Anonymous (not verified) says:

Right on! Hyperlocal journalism is what readers want, not more of the same old national news, and not syndicated regional news, which can never be local enough. The New York Times is increasingly irrelevant to readers not interested in its consumer sections, not interested in opinion masquerading as reportage,and not interested in "bloat," to use the term applied to The Times by a magazine editor. With its latest evisceration, The Times's print edition seems to be continuing its way along a slippery slope to oblivion.

beegee (not verified) says:

hello mr rosenthal, mr murdoch, mr AOL, Mr. Disney, Mr. Viacom, Mr. AT&T,

Why does everything have to be about money?

Anonymous (not verified) says:

Of course the NYTimes cannot take the place of a good local news source, but it continues to lurch from one wrong-headed approach to another with its regional section. Lumping all the metropolitan suburbs into one category - and then having much of the coverage be about parenting, soccer or pre-teen shopping - is quite an insult to its regional readers. Having the editorials be about Albany (as if only the regions and not the city readers care about NY state affairs) is also bizarre. Cutting the news and including so many first person columns (which are not necessarily cheap to support) turns the section into a generic, stale style magazine.

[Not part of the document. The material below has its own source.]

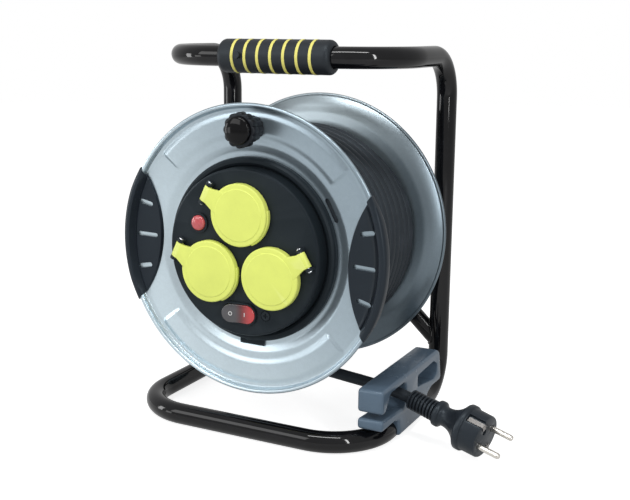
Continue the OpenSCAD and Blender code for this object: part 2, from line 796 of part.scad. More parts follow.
module panel_screw() color("#1b1c1e") on_drum()
    translate([screw_at.x, screw_at.y, face_h - panel_t - 8]) difference() {
        union() {
            cylinder(h = 8 + panel_t - 1, r = panel_screw_r);
            translate([0, 0, 8 + panel_t - 1.2]) cylinder(h = 1.5, r = 3.8);
        }
        for (a = [0, 90]) rotate([0, 0, a]) translate([-2, -0.4, 10]) cube([4, 0.8, 2]);
    }

module panel_back() color("#303337") on_drum() {
    r = core_r - core_wall - 0.4;
    top = seat_w - spigot_l;
    translate([0, 0, top - 22]) difference() {
        cylinder(h = 22, r = r);
        translate([0, 0, 2]) cylinder(h = 21, r = r - 2.5);
        rotate([0, 0, lead_angle]) translate([0, 0, lead_w - top + 22]) rotate([0, 90, 0])
            cylinder(h = r + 2, r = cord_r);
    }
}

socket_floor_t = 4;
hole_pitch = 19;
contact_hole_r = 2.8;
socket_floor_w = collar_w - socket_depth;

// Round socket insert: recess, two contact holes and two earth clip pockets
module socket_insert(i) {
    color("#1d1f22") on_drum() at_socket(i) {
        foot_w = socket_floor_w - socket_floor_t;
        difference() {
            union() {
                translate([0, 0, foot_w]) cylinder(h = collar_w - foot_w, r = collar_r);
                translate([0, 0, face_h - panel_t - 2]) cylinder(h = 2, r = collar_r + 1.5);
                for (s = [-1, 1]) translate([0, s * hole_pitch / 2, foot_w - 12])
                    cylinder(h = 12 + fine, r = 5.4);
            }
            translate([0, 0, socket_floor_w]) cylinder(h = socket_depth + 1, r = socket_bore / 2);
            for (s = [-1, 1]) {
                translate([0, s * hole_pitch / 2, foot_w - 1]) cylinder(h = 8, r = contact_hole_r);
                translate([0, s * hole_pitch / 2, foot_w - 13]) cylinder(h = 13, r = 4);
                translate([s * (socket_bore / 2 + clip_t / 2), 0, socket_floor_w + 7])
                    cube([clip_t + 1, clip_w + 0.4, 16], center = true);
            }
        }
    }
}

clip_w = 5;
clip_t = 0.8;

module socket_top() socket_insert(0);

module socket_left() socket_insert(1);

module socket_right() socket_insert(2);

module earth_clips() color("#c9b27a") on_drum() for (i = [0:2]) at_socket(i) for (s = [-1, 1])
    translate([s * (socket_bore / 2 + clip_t / 2 + 0.5), 0, socket_floor_w + 7])
        cube([clip_t, clip_w, 13.4], center = true);

module line_contacts() color("#c9a24a") on_drum() for (i = [0:2]) at_socket(i) for (s = [-1, 1])
    translate([0, s * hole_pitch / 2, socket_floor_w - socket_floor_t - 11]) ring(4, 2.5, 11);

module hinge_pins() color("#d0d3d6") on_drum() for (i = [0:2]) at_socket(i)
    translate([-hinge_reach, 0, hinge_w]) rotate([90, 0, 0])
        cylinder(h = barrel_l + 2 * (slide_gap + ear_t) + 0.8, r = hinge_pin_r, center = true);

// ---------------------------------------------------------------- lids

module lid(i) {
    r = lid_d / 2;
    under = face_h + 1;
    color("#d7e356") on_drum() at_socket(i) difference() {
        union() {
            translate([0, 0, under]) cylinder(h = lid_w - under - 0.8, r = r);
            translate([0, 0, lid_w - 0.8]) cylinder(h = 0.8, r1 = r, r2 = r - 0.9);
            translate([0, 0, lid_w - fine]) cylinder(h = 0.3 + fine, r1 = r - 4, r2 = r - 4.3);
            translate([0, 0, under]) rotate([0, 0, -38]) rotate_extrude(angle = 76)
                translate([r - 1, 0]) square([1.9, 3.4]);
            translate([0, 0, lid_w - 3]) linear_extrude(3)
                polygon([[-hinge_reach, -barrel_l / 2], [-hinge_reach + 4, -barrel_l / 2], [-r + 4, -9.5],
                    [-r + 4, 9.5], [-hinge_reach + 4, barrel_l / 2], [-hinge_reach, barrel_l / 2]]);
            translate([-hinge_reach, 0, hinge_w]) rotate([90, 0, 0])
                cylinder(h = barrel_l, r = barrel_r, center = true);
        }
        translate([0, 0, under - 1]) cylinder(h = lid_w - lid_t - under + 1, r = r + 0.1 - lid_skirt_t);
        hinge_bores(hinge_pin_r + run_gap);
    }
}

module lid_top() lid(0);

module lid_left() lid(1);

module lid_right() lid(2);

// ---------------------------------------------------------------- switch and button

rocker_l = bezel_l - 3.8;
rocker_h = bezel_h - 3.8;
rocker_pivot_w = face_h - 2;

module rocker_bezel() color("#303338") on_drum() translate([switch_at.x, switch_at.y, 0]) difference() {
    union() {
        translate([0, 0, face_h]) linear_extrude(1.6) slot_2d(bezel_l, bezel_h);
        translate([0, 0, face_h + 1.6]) linear_extrude(0.4) slot_2d(bezel_l - 0.8, bezel_h - 0.8);
        translate([0, 0, face_h - 7]) linear_extrude(7 + fine) slot_2d(bezel_l - 1.2, bezel_h - 1.2);
    }
    translate([0, 0, face_h - 8]) linear_extrude(12)
        slot_2d(rocker_l + 2 * slide_gap + 0.6, rocker_h + 2 * slide_gap);
}

module rocker() color("#a33438") on_drum()
    translate([switch_at.x, switch_at.y, rocker_pivot_w]) rotate([0, rocker_throw / 2, 0])
        intersection() {
            translate([0, 0, -3]) linear_extrude(12) slot_2d(rocker_l, rocker_h);
            rotate([90, 0, 0]) translate([0, 0, -rocker_h]) linear_extrude(2 * rocker_h)
                polygon([[-rocker_l / 2, -1], [-4, -3], [4, -3], [rocker_l / 2, -1],
                    [rocker_l / 2, 6.4], [0, 4.6], [-rocker_l / 2, 6.4]]);
        }

module switch_body() color("#1b1c1e") on_drum() translate([switch_at.x, switch_at.y, 0]) {
    translate([0, 0, face_h - 9]) linear_extrude(2) slot_2d(bezel_l - 1.6, bezel_h - 1.6);
    translate([-12, -5.5, face_h - 25]) cube([24, 11, 16 + fine]);
}

module reset_collar() color("#1b1c1e") on_drum()
    translate([button_at.x, button_at.y, face_h - panel_t - 2]) {
        ring(button_d / 2 + 1.4, button_d / 2 + slide_gap, panel_t + 2);
        translate([0, 0, panel_t + 2 - fine]) ring(button_d / 2 + 2, button_d / 2 + slide_gap, 1.6);
    }

module reset_button() color("#b5373b") on_drum()
    translate([button_at.x, button_at.y, face_h - panel_t + button_travel]) {
        cylinder(h = panel_t + 0.6, r = button_d / 2);
        translate([0, 0, panel_t + 0.6 - fine]) intersection() {
            cylinder(h = 3, r = button_d / 2);
            translate([0, 0, 3 - button_d]) sphere(r = button_d);
        }
    }

module cutout_body() color("#1b1c1e") on_drum()
    translate([button_at.x, button_at.y, face_h - panel_t - 20]) cylinder(h = 18, r = button_d / 2 + 2.5);

// ---------------------------------------------------------------- guards

guard_turn = -2.1;
guard_inner = front_r - guard_depth;

// Lens between the rim and an arc that passes the guard's inner edge and its tips
module guard_outline(rim_r) {
    tip = [sqrt(front_r * front_r - guard_half * guard_half), guard_half];
    run = tip.x - guard_inner;
    arc_r = (run * run + tip.y * tip.y) / (2 * run);
    intersection() {
        circle(r = rim_r, $fn = 128);
        translate([guard_inner + arc_r, 0]) circle(r = arc_r, $fn = 96);
    }
}

module guard_slots() {
    translate([front_r - 18.6, 0]) slot_2d(20, 3.6);
    for (s = [-1, 1]) translate([front_r - 17.4, s * 27.5]) rotate([0, 0, s * 12]) slot_2d(13, 4);
}

module guard(side) {
    clear = 0.15;
    t = guard_t;
    b = front_r - bead_r;
    rim_r = front_r + clear + 1.8;
    lip_r = bevel_in.x + 4;
    color("#23272b") on_drum() rotate([0, 0, side > 0 ? guard_turn : 180 + guard_turn]) difference() {
        intersection() {
            rotate_extrude($fn = 128) polygon([
                [lip_r, plate_w(lip_r)], plate_in, plate_out, [b - bead_r - clear, -bead_r / 2],
                [b - bead_r - clear, bead_r / 2], [b - bead_r / 2, bead_r + clear],
                [b + bead_r / 2, bead_r + clear], [front_r + clear, bead_r / 2],
                [front_r + clear, -bead_r - 2], [rim_r, -bead_r - 2], [rim_r, bead_r],
                [rim_r - 2.2, bead_r + t], [b - bead_r, bead_r + t], [b - bead_r - 2.4, t],
                [plate_in.x, plate_in.y + t], [lip_r, plate_w(lip_r) + t]]);
            translate([0, 0, -20]) linear_extrude(40) guard_outline(rim_r + 1);
        }
        translate([0, 0, -20]) linear_extrude(40) guard_slots();
    }
}

module guard_left() guard(-1);

module guard_right() guard(1);

// ---------------------------------------------------------------- crank knob

knob_screw_r = 3;
post_r = post_d / 2;
knob_base_w = -1.5;
knob_head_w = knob_l - 8;
post_base_w = plate_w(knob_r + post_r) + pad_lift;
knob_nut_r = 5.8;
knob_nut_h = 4.5;

module at_knob() {
    on_drum() translate([knob_at.x, knob_at.y, 0]) children();
}

module knob_post() color("#c2c6ca") at_knob() {
    translate([0, 0, post_base_w - 10]) cylinder(h = 10 + fine, r = knob_screw_r);
    translate([0, 0, post_base_w]) cylinder(h = knob_head_w - post_base_w, r = post_r);
    translate([0, 0, knob_head_w - fine]) cylinder(h = 2.5, r = post_r + 2.2);
}

module knob_nut() color("#c2c6ca") at_knob()
    translate([0, 0, plate_w(knob_r - knob_nut_r) - sheet_t - 0.05 - knob_nut_h]) difference() {
        cylinder(h = knob_nut_h, r = knob_nut_r, $fn = 6);
        translate([0, 0, -1]) cylinder(h = 7, r = knob_screw_r);
    }

module lobed(r, lobes, lobe_r, h) {
    linear_extrude(h) {
        circle(r = r - lobe_r * 0.75);
        for (i = [0:lobes - 1]) rotate([0, 0, 360 * i / lobes])
            translate([r - lobe_r, 0]) circle(r = lobe_r, $fn = 24);
    }
}

module knob() color("#1e2022") at_knob() {
    r = knob_d / 2;
    difference() {
        union() {
            translate([0, 0, knob_base_w]) lobed(r - 4, 12, 1.8, knob_l - 13);
            translate([0, 0, knob_base_w + 1]) cylinder(h = knob_l - 6, r = r - 5.2);
            translate([0, 0, knob_l - 13]) lobed(r, 12, 2.8, 8);
            translate([0, 0, knob_l - 5 - fine]) cylinder(h = 1.6, r1 = r - 1.8, r2 = r - 3);
        }
        translate([0, 0, knob_base_w - 1]) cylinder(h = knob_l, r = post_r + run_gap);
        translate([0, 0, knob_head_w - slide_gap]) cylinder(h = knob_l, r = post_r + 2.8);
    }
}

module knob_cap() color("#0e0f10") at_knob() {
    r = knob_d / 2 - 2.9;
    dome = 3;
    sphere_r = (r * r + dome * dome) / (2 * dome);
    cap_w = knob_l - 3.4;
    translate([0, 0, cap_w]) cylinder(h = 2.4, r = r);
    translate([0, 0, cap_w + 2.4 - fine]) intersection() {
        cylinder(h = dome, r = r);
        translate([0, 0, dome - sphere_r]) sphere(r = sphere_r);
    }
    translate([0, 0, cap_w - 1.5]) cylinder(h = 1.5 + fine, r = post_r + 2.8);
}

// ---------------------------------------------------------------- drawing

base_tube();
upright_left();
upright_right();
handle_tube();
strut_left();
strut_right();
axle_block();
axle();
axle_spacer();
axle_washer();
axle_screw();
axle_nut();
grip();
grip_bands();
grip_screw();
plug_park();
park_screws();
supply_cord();
plug_relief();
plug_body();
plug_pins();
plug_earth_strips();
front_flange();
rear_flange();
drum_core();
cord_core();
cord_winding();
front_bush();
rear_bush();
flange_screws();
socket_panel();
panel_back();
socket_top();
socket_left();
socket_right();
earth_clips();
line_contacts();
hinge_pins();
rocker_bezel();
switch_body();
reset_collar();
cutout_body();
panel_screw();
inner_lead();
guard_left();
guard_right();
knob_post();
knob_nut();
knob();
knob_cap();
lid_top();
lid_left();
lid_right();
rocker();
reset_button();
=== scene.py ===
"""Extension cord reel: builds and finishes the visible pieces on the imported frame."""
import json
import math

import bmesh
import bpy
from mathutils import Matrix, Vector

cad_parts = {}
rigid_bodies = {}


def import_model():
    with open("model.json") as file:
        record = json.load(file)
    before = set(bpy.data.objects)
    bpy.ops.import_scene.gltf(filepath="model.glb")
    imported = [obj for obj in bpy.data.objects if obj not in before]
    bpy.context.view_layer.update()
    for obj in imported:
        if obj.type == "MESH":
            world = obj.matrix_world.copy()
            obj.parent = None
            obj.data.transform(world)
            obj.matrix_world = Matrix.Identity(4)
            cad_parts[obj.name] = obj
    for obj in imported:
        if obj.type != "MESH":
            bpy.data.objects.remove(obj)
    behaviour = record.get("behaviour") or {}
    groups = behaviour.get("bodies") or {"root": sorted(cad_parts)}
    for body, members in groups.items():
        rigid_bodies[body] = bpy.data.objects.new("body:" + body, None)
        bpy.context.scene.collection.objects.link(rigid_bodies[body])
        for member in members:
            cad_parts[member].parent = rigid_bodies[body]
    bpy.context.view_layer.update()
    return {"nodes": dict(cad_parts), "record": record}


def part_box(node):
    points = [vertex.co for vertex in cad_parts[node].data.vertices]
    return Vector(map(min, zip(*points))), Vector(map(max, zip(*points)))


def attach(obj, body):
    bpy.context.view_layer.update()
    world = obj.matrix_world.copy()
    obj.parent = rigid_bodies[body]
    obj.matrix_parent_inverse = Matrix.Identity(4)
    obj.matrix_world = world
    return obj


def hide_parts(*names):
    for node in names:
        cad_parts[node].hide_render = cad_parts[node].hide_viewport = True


bl_info = {
    "name": "Extension Cord Reel",
    "version": (1, 0, 0),
    "blender": (4, 5, 0),
    "location": "View3D > Sidebar > Cord Reel",
    "description": "Builds the visible pieces of an extension cord reel on its packed frame",
    "category": "Object",
}

for leftover in list(bpy.data.objects):
    bpy.data.objects.remove(leftover)
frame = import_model()

# ------------------------------------------------------------------ places
# Sizes in this file are millimetres, and the two place matrices turn them into metres.

MM = 0.001
FLANGE_LOW, FLANGE_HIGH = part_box("front_flange")
BEAD = 3.0
RIM_Y = FLANGE_LOW.y + BEAD * MM
AXLE_Z = (FLANGE_LOW.z + FLANGE_HIGH.z) / 2

# Reel: X right, Y back from the front rim, Z up from the floor
REEL = Matrix(((MM, 0, 0, 0), (0, MM, 0, RIM_Y), (0, 0, MM, 0), (0, 0, 0, 1)))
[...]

Hey NYTimes leaders! Listen up. You've got some wonderful writers (and readers) out here in the suburbs. Give us an editor who understands the specific region and can work with the local writers; give the editor some space; and give the format some time to mature.

Oh, yeah - and give us an opinion page full of local op-eds and letters/ You can even forget the high-priced editorials and just use all that free content. A high-traffic opinion page would pay for itself with advertisers wanting to be nearby.

One person's free advice, for what it's worth.